Even Grant, who is known as one of the best players in lacrosse history, said his intangibles are what led to his success, and they are what he preaches as a coach.
“I know as a player I had to outthink people,” he said. “I had to play through pain and physical limitation. I teach that. There’s a way to do it. It doesn’t have to be the way I do it, or he does it, but there’s a way, and I’d like to help you with that.”
“When you’re coaching, there is the give and take that, ‘He isn’t playing. He doesn’t know what it’s like,’ but I narrowed that gap because they did it with me, and they know I practice what I preach,” Grant added. “I want them to play for each other. If they play hard, the score will take care of itself.”
Coaching players individuals played with and against is a challenge recent retirees like Boltus face, but he credits the team for making that transition easier than it could’ve been.
“I don’t want credit because I know it’s a player’s league, and they’re professionals, they are friends, they know the relationship we have,” said Boltus. “To remain coachable makes the whole process easier. It comes with our culture and climate. Rattlers players leave their egos at the door. I do appreciate the guys, my friends, my good friends, they listen and respect my decisions knowing I’ve been through it as well.”
Active, younger players wanted to be on teams with stars like Grant and Rubeor so they could learn from those veteran, championship-winning players while playing alongside them. Grant won five MLL championships, and Rubeor hoisted the Steinfeld Trophy three times.
Rubeor said playing on such great teams in the past help him realize how the team he coaches can also be successful.

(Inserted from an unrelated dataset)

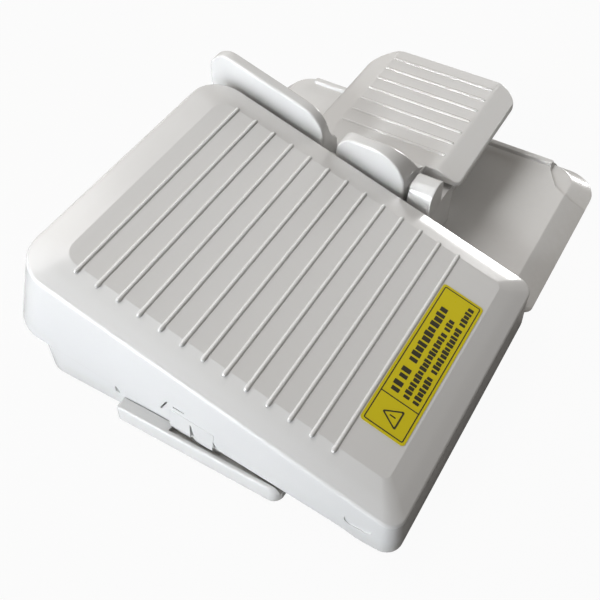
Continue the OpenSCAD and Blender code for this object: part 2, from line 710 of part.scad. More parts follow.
module housing_side(t, z0) along_y(ear_y - 1, housing_toe + 1) polygon([[side_x, z0], [housing_right, z0],
    [housing_right, housing_low - t], [side_x + 26, housing_high - t], [side_x, housing_high - t]]);

// Bearing at one end of the side axle, on its pillar
module bearing(y0, y1) along_y(y0, y1) polygon(outline([[side_x, housing_high - 4, 0],
    [side_x, bearing_top, bearing_left_r], [side_x + 2 * barrel_r, bearing_top, bearing_r],
    [side_x + 2 * barrel_r, housing_high - 4, 0]]));

// The fixed guard, whose top runs parallel to the tread
module fixed_guard(t) along_x(side_x + t, side_x + guard_t - t) polygon(outline([
    [tower_y + t, tray_h + 0.05, 0], [tower_y + t, fixed_guard_h - 78 * tan(slope) - t, 20 - t],
    [fixed_guard_toe - t, fixed_guard_h - t, 12 - t], [fixed_guard_toe - t, tray_h + 0.05, 0]], 12));

module side_base() color(shell_white) bench() difference() {
    union() {
        difference() {
            union() {
                intersection() {
                    housing_plan(0);
                    housing_side(0, tray_h + 0.05);
                }
                fixed_guard(0);
                bearing(ear_y, ear_toe);
                bearing(tower_y, tower_toe);
            }
            intersection() {
                housing_plan(base_wall);
                housing_side(base_wall, 0);
            }
        }
        // Cup of the return spring and the foot of the rubber stop
        post(side_spring_x, side_mid_y, side_spring_low - 2, housing_at(side_spring_x), side_spring_r + 3);
        post(side_bumper_x, side_mid_y, housing_at(side_bumper_x) - 4, housing_at(side_bumper_x), side_bumper_r + 2);
        for (y = side_screw_y)
            post(side_screw_x, y, tray_h + side_floor_t + 0.1, housing_at(side_screw_x) - 1, 4.5);
        for (p = side_floor_hole)
            post(p[0], p[1], tray_h + side_floor_t + 0.1, housing_at(p[0] + 3.5) - 1, 3.5);
    }
    // Hollow of the fixed guard, open underneath
    intersection() {
        fixed_guard(2.2);
        block(side_x, housing_toe + 1, 0, side_x + 20, fixed_guard_toe, 200);
    }
    block(side_x + 2.2, housing_toe + 1, 0, side_x + guard_t - 2.2, fixed_guard_toe - 2.2, tray_h + 2);
    rod_y(ear_y + 3, tower_toe + clip_room, side_axle_x, side_axle_z, side_axle_r + run_fit);
    // Room for the axle's clip
    rod_y(tower_toe, tower_toe + clip_room, side_axle_x, side_axle_z, side_axle_r + 3);
    post(side_spring_x, side_mid_y, side_spring_low, side_h, side_spring_r + 1);
    post(side_bumper_x, side_mid_y, side_bumper_top - 4.5, side_h, side_bumper_r + 0.1);
    post(side_sensor_x, side_mid_y, side_plunger_top - 4, side_h, 5);
    for (y = side_screw_y) post(side_screw_x, y, 0, tray_h + 14, screw_r - 0.1);
    for (p = side_floor_hole) post(p[0], p[1], 0, tray_h + 12, screw_r - 0.25);
    rod_y(housing_toe - base_wall - 1, housing_toe + 1, side_gland_x, tray_h + 14, 4);
}

side_floor_hole = [[side_x + 10, housing_y + 7], [housing_right - 8, housing_y + 8],
    [housing_right - 8, housing_toe - 8], [side_x + 10, housing_toe - 8]];

module side_floor() color(inner_grey) bench() difference() {
    union() {
        translate([0, 0, tray_h + 0.05]) linear_extrude(side_floor_t) polygon(outline([
            [side_x + base_wall + 0.2, ear_y + base_wall + 0.2, 1],
            [side_x + 37 - base_wall - 0.2, ear_y + base_wall + 0.2, 4],
            [side_x + 50.5, housing_y + base_wall + 0.2, 4],
            [housing_right - base_wall - 0.2, housing_y + base_wall + 0.2, 6.5],
            [housing_right - base_wall - 0.2, housing_toe - base_wall - 0.2, 6.5],
            [side_x + base_wall + 0.2, housing_toe - base_wall - 0.2, 1]]));
        for (s = [-1, 1]) {
            x = side_board_x + s * 8;
            post(x, side_board_peg_y, tray_h + side_floor_t - 0.3, side_board_z - 0.05, 2.3);
            post(x, side_board_peg_y, tray_h + side_floor_t, side_board_z + board_t + 0.8, 0.9);
        }
    }
    for (y = side_screw_y) post(side_screw_x, y, 0, tray_h + 10, screw_r + 0.2);
    for (p = side_floor_hole) {
        post(p[0], p[1], 0, 30, screw_r);
        post(p[0], p[1], 0, tray_h + 1.6, 3);
    }
}

module side_floor_screws() color(steel) bench() for (p = side_floor_hole) {
    post(p[0], p[1], tray_h + 1.6, tray_h + 11, screw_r - 0.3);
    post(p[0], p[1], tray_h + 0.3, tray_h + 1.6, 2.7);
}

// Closed form of the side pedal's plate, drawn in by t
module side_plate_form(t) hull() {
    translate([0, 0, side_h - t - slab_t]) slab(outline([
        [side_axle_x + 1.3 + t, side_y + 15, 2], [side_right - 2.5 - t, side_y + 15, 14],
        [side_right - 2.5 - t, side_toe - 15, 16], [side_axle_x + 1.3 + t, side_toe - 15, 2]]));
    translate([0, 0, side_h - t - 1.2]) slab(outline([
        [side_axle_x + 1.3 + t, side_y + 11, 2], [side_right - t, side_y + 11, 14],
        [side_right - t, side_toe - 11, 16], [side_axle_x + 1.3 + t, side_toe - 11, 2]]));
    for (z = [side_h - t - 5.5, side_h - 8 - t]) translate([0, 0, z]) slab(outline([
        [side_axle_x + 1.3 + t, side_y + t, 2], [side_right - t, side_y + t, 15 - t],
        [side_right - t, side_toe - t, 20 - t], [side_axle_x + 1.3 + t, side_toe - t, 2]]));
}

side_notch_x = side_x + 28.5;

module guard_form() intersection() {
    along_x(side_x, side_x + 40) polygon(outline([[guard_toe, side_h - 8, 0], [guard_toe, guard_h, 12],
        [guard_y, guard_h, 22], [guard_y, side_h - 8, 0]], 12));
    along_y(guard_y - 1, guard_toe + 1) polygon(outline([[side_x, side_h - 20, 0], [side_x, guard_h, 1],
        [side_x + 8.3, guard_h, 2], [side_x + 21, side_h + 6, 18], [side_x + 34, side_h - 0.5, 0],
        [side_x + 34, side_h - 3, 0], [side_x + 18, side_h - 3, 0], [side_x + 14, side_h - 20, 0]], 10));
}

module side_pedal() color(shell_white) bench() difference() {
    union() {
        difference() {
            side_plate_form(0);
            difference() {
                side_plate_form(side_wall);
                // Solid band along the hinge
                block(side_x, side_y, 0, side_x + 24, side_toe, side_h);
            }
            block(side_x, side_y, 0, side_right, side_toe, side_h - 8);
            // Notches around the two bearings
            block(side_x, side_y - 1, 0, side_notch_x, guard_y - 1, side_h + 1);
            block(side_x, guard_toe, 0, side_x + 2 * barrel_r + 1.2, tower_toe + clip_room + 0.3, side_h + 1);
        }
        guard_form();
        rod_y(guard_y, guard_toe, side_axle_x, side_axle_z, barrel_r);
        for (i = [0:side_rib_count - 1])
            rod_y(side_y + 16, side_toe - 15, side_right - 10.5 - i * side_rib_pitch,
                side_h + rib_rise - rib_r, rib_r);
        // Spring seat, stop boss and the finger that works the sensor
        post(side_spring_x, side_mid_y, side_h - 7, side_h - 1, side_spring_r + 2.5);
        post(side_bumper_x, side_mid_y, side_bumper_top + side_drop + stop_gap, side_h - 1, side_bumper_r + 2);
        post(side_sensor_x, side_mid_y, side_plunger_top + touch_gap, side_h - 1, 2.5);
    }
    rod_y(guard_y - 1, guard_toe + 1, side_axle_x, side_axle_z, side_axle_r + run_fit);
    post(side_spring_x, side_mid_y, 0, side_h - 5, side_spring_r + 1);
}
// Drop of the stop boss's outer edge at full travel, and the gap that it leaves
side_drop = (side_bumper_x + side_bumper_r + 2 - side_axle_x) * sin(side_travel);
stop_gap = 0.3;

module side_axle() color(steel) bench()
    rod_y(ear_y + 3.5, tower_toe + clip_room - 0.5, side_axle_x, side_axle_z, side_axle_r);

module side_axle_clip() color([0.35, 0.35, 0.37]) bench() difference() {
    rod_y(tower_toe + 0.3, tower_toe + 1.3, side_axle_x, side_axle_z, side_axle_r + 2.2);
    rod_y(tower_toe - 1, tower_toe + 3, side_axle_x, side_axle_z, side_axle_r + 0.02);
    block(side_axle_x - 1, tower_toe - 1, side_axle_z - 10, side_axle_x + 1, tower_toe + 3, side_axle_z);
}

module side_spring() color(steel) bench()
    coil(side_spring_x, side_mid_y, side_spring_low, side_h - 5, side_spring_r, 1.1, 5);

module side_bumper() color(rubber_grey) bench()
    post(side_bumper_x, side_mid_y, side_bumper_top - 4.5, side_bumper_top, side_bumper_r);

side_sensor_low = tray_h + side_floor_t + 0.05;

module side_sensor_body() color([0.2, 0.22, 0.25]) bench() difference() {
    translate([side_sensor_x, side_mid_y, side_sensor_low])
        linear_extrude(side_plunger_top - 6 - side_sensor_low) polygon(rect(-8, -5, 8, 5, 1));
    post(side_sensor_x, side_mid_y, side_sensor_low + 2, side_h, side_plunger_r + run_fit);
}

module side_sensor_plunger() color([0.9, 0.9, 0.88]) bench()
    post(side_sensor_x, side_mid_y, side_sensor_low + 6, side_plunger_top, side_plunger_r);

side_board_z = tray_h + side_floor_t + 3.1;

module side_board() color([0.1, 0.4, 0.25]) bench() difference() {
    translate([side_board_x, side_mid_y, side_board_z]) linear_extrude(board_t)
        polygon(rect(-11, -15, 11, 15, 1.5));
    for (s = [-1, 1]) post(side_board_x + s * 8, side_board_peg_y, side_board_z - 1, side_board_z + 3, 1);
}

module side_board_components() color([0.15, 0.15, 0.16]) bench() {
    z = side_board_z + board_t;
    block(side_board_x - 5, side_mid_y - 5, z, side_board_x + 5, side_mid_y + 5, z + 1.6);
    block(side_board_x - 6, side_mid_y + 10, z, side_board_x + 6, side_mid_y + 13, z + 6);
}

module side_cord_gland() color(rubber_grey) bench() difference() {
    union() {
        rod_y(housing_toe - base_wall - 1.5, housing_toe + 2, side_gland_x, tray_h + 14, 3.9);
        rod_y(housing_toe + 0.05, housing_toe + 2, side_gland_x, tray_h + 14, 5.5);
        rod_y(housing_toe - base_wall - 1.5, housing_toe - base_wall - 0.05, side_gland_x, tray_h + 14, 5);
    }
    rod_y(housing_toe - 10, housing_toe + 4, side_gland_x, tray_h + 14, 2.2);
}

main_pedal_cover();
warning_label();
pedal_frame();
cover_screws();
pedal_bushes();
main_base();
pedal_axle();
axle_caps();
axle_cap_screws();
return_spring_left();
return_spring_right();
stop_bumpers();
main_board();
board_screws();
board_components();
sensor_body();
sensor_slider();
machine_jack();
side_pedal_jack();
jack_nuts();
base_feet();
mounting_plate();
plate_feet();
plate_screws();
side_base();
side_floor();
side_floor_screws();
side_pedal();
side_axle();
side_axle_clip();
side_spring();
side_bumper();
side_sensor_body();
side_sensor_plunger();
side_board();
side_board_components();
side_cord_gland();
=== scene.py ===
# %% [markdown]
# # A sewing machine's foot controller
# This lesson finishes a foot controller around a CAD model that already works: a wide
# tread pedal, a small side pedal with upright guards, and the plate that joins them.
# The CAD part fixes every place and size; Blender gives soft moulded edges and finishes.

# %% Load the CAD part
import json
import math
import bmesh
import bpy
from mathutils import Matrix, Vector


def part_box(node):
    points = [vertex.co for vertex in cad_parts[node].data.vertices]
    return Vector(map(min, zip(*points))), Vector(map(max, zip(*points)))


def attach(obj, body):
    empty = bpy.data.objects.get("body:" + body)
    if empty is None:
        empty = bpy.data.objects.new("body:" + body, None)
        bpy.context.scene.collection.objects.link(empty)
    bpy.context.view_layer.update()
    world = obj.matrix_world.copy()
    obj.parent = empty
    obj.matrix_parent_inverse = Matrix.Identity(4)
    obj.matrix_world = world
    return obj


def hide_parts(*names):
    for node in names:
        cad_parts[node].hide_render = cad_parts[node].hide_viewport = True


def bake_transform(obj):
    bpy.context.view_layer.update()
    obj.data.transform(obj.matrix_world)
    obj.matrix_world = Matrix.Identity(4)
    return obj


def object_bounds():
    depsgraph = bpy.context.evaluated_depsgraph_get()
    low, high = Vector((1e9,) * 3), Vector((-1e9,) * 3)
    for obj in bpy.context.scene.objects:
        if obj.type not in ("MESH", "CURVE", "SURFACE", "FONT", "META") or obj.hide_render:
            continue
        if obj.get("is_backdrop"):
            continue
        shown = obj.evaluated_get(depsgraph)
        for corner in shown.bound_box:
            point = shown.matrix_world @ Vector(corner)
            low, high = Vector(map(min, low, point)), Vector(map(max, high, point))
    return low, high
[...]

“I think having been a player, I was lucky enough to be on three championship teams,” he said. “What I realized was, one, everybody has enough talent. It’s so much more about the group dynamic and how the pieces fit together and how guys work with each other. Two, I’ve realized you’re not out of it until you’re out of it in this league. It’s a beautiful game and a beautiful league. When you get some momentum, beautiful things can happen, so you have to keep at it.”
What has been a challenge for Rubeor, however, is learning how to deal with defeat.

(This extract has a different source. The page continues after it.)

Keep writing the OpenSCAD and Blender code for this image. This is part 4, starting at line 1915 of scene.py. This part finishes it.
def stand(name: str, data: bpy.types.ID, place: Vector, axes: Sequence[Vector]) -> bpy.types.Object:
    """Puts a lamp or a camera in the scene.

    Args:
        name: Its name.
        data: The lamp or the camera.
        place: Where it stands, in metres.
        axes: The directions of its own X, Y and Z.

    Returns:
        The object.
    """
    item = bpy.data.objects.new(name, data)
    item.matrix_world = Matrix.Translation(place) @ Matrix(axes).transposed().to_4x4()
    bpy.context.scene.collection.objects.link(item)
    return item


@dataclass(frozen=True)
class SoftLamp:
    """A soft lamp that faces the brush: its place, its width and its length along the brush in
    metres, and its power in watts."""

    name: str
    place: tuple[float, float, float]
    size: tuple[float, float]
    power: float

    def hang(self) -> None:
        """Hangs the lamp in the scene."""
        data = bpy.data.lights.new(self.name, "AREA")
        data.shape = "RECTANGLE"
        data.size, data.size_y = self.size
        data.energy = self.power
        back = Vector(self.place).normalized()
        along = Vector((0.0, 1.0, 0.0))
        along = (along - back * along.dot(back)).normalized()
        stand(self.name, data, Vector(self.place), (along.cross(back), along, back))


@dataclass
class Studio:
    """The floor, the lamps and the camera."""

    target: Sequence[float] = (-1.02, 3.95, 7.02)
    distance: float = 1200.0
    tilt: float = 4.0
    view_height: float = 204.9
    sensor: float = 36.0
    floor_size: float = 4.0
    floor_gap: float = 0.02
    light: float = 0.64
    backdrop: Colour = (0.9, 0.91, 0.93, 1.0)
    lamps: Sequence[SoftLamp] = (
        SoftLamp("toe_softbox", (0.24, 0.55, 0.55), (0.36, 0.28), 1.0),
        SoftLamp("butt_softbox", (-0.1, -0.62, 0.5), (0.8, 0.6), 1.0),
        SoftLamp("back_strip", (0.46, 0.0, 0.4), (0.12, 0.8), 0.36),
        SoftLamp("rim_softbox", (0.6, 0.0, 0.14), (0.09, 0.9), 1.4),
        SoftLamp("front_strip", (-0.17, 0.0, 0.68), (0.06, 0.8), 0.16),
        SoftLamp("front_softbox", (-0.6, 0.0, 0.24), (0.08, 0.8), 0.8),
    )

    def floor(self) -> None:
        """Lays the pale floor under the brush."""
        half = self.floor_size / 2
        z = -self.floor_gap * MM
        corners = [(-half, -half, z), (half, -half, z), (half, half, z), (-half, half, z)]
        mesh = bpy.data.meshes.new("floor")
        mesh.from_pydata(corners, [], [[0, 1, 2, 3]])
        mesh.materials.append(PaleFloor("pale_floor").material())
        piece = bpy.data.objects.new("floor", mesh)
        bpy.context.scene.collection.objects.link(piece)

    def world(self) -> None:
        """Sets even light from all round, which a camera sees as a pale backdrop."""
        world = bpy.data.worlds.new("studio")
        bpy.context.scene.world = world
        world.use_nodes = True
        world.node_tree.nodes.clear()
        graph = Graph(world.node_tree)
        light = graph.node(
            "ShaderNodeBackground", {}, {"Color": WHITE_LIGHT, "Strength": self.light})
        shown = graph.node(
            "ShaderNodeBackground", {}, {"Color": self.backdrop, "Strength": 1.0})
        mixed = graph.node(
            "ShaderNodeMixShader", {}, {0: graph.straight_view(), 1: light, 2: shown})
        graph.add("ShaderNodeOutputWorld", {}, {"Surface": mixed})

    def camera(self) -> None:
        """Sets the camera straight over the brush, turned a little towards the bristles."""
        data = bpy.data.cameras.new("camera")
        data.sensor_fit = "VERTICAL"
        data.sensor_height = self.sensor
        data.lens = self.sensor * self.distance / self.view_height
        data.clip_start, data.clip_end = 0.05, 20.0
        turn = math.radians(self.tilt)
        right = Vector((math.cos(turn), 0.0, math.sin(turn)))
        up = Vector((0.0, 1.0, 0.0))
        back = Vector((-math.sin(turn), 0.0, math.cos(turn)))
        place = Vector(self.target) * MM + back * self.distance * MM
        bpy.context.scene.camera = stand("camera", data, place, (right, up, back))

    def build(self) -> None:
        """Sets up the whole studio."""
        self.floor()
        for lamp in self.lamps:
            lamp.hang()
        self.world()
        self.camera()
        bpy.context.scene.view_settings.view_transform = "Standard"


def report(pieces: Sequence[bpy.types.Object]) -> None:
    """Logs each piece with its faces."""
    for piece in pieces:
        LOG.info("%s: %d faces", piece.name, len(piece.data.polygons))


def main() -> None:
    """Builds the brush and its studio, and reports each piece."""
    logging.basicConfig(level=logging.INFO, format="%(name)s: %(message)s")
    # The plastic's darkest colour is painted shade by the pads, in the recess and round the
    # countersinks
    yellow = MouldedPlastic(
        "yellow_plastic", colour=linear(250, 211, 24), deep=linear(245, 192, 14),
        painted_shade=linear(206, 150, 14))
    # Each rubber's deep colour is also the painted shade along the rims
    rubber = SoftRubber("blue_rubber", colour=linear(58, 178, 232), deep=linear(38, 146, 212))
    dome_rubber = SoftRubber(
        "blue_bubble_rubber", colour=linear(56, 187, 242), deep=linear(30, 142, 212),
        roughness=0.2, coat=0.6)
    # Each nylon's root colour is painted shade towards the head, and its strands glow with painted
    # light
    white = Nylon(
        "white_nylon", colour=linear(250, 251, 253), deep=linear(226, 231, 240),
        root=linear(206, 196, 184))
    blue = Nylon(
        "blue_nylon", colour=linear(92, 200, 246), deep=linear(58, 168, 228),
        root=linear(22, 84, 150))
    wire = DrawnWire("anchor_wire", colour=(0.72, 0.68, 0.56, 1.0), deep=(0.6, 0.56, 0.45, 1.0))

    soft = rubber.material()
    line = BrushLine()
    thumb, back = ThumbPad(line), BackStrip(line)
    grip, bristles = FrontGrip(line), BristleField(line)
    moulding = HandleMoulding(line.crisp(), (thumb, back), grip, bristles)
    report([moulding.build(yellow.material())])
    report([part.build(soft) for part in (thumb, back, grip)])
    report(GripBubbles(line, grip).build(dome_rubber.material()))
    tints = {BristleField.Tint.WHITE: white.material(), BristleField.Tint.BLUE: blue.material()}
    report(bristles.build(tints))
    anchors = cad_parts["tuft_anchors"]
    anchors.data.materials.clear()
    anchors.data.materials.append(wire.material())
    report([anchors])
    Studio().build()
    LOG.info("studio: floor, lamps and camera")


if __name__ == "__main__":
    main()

While Grant and Boltus coach teams at the top of the standings, pushing for the playoffs, Rubeor’s Cannons are at a different place than the Bayhawks teams he played for. Through Week 13, Boston was tied for last place in the league standings with a 3-9 record.
“We’ve had a bunch of different faces, guys in and out of the lineup for a bunch of different reasons,” he said. “Comradery, cohesiveness, chemistry, they take some time to build on the offensive end. It’s getting everyone on the same page and getting the collective group to play their best. That’s what coaching is. It’s why I do this thing. It’s been a great challenge. The guys that I get to work with, I hope they think it’s going in the right direction because I certainly do.”
Boltus, Rubeor, and Grant agreed coaching has been a rewarding and fun experience, one they anticipate more MLL players, past and present, will look to get into.
Warder, in his first season as the head coach and added Boltus to the staff, shared his opinions on other MLL players he thought would make great additions to the MLL sidelines.
“Another name that pops up, Brodie Merrill would be a phenomenal coach in this league. Brodie, what he does with his other lacrosse opportunities, he’s a great business person, great leader, poised, one of the best defenders to play the game,” he said. “Casey Powell is a guy I thought would be an unbelievable head coach. From a tactical side, Ryan Boyle, the analytics of the game, he’s a Princeton guy. The other Mount Rushmore of potential MLL coaches would be Kevin Leveille … and Matt Striebel.”
“[Striebel] knows the X's and O's really well,” he added. “There’s actually a play we implement from the Striebel Rattler days that he drew up one day in the locker room seven or eight years ago. It still works. It has a little wrinkle, but some stuff, it just works.”
There is a growing contingent of former MLL players signing on to coach in the league they once starred in. Those coaches believe more are coming. They are confident about that because they know how competitive the players are.
“Whether it’s guys sticking around to sign autographs or the way they talk to fans, the sacrifices they’re willing to make in their personal lives [are] for the league to grow and get better,” Rubeor said. “I’m not surprised former players are getting into the coaching side. One, it’s fun. Two, it’s competitive.”
They also know how committed everyone in the league is to the growth of the league.
“It’s something we’re all trying to build,” Grant said, “Maybe, in the future, we’ll look back and say, ‘I remember when it was nine teams and guys were doing it for peanuts.’”
“There’s a lot of pride in the lacrosse community, especially in the MLL,” Boltus added. “They’ve been publicized good, bad or indifferent. The one thing that remains constant is, the players and former players, everyone wants the league to succeed. The performance on the field is due to hard work with the coaches and players and everyone involved in this thing.”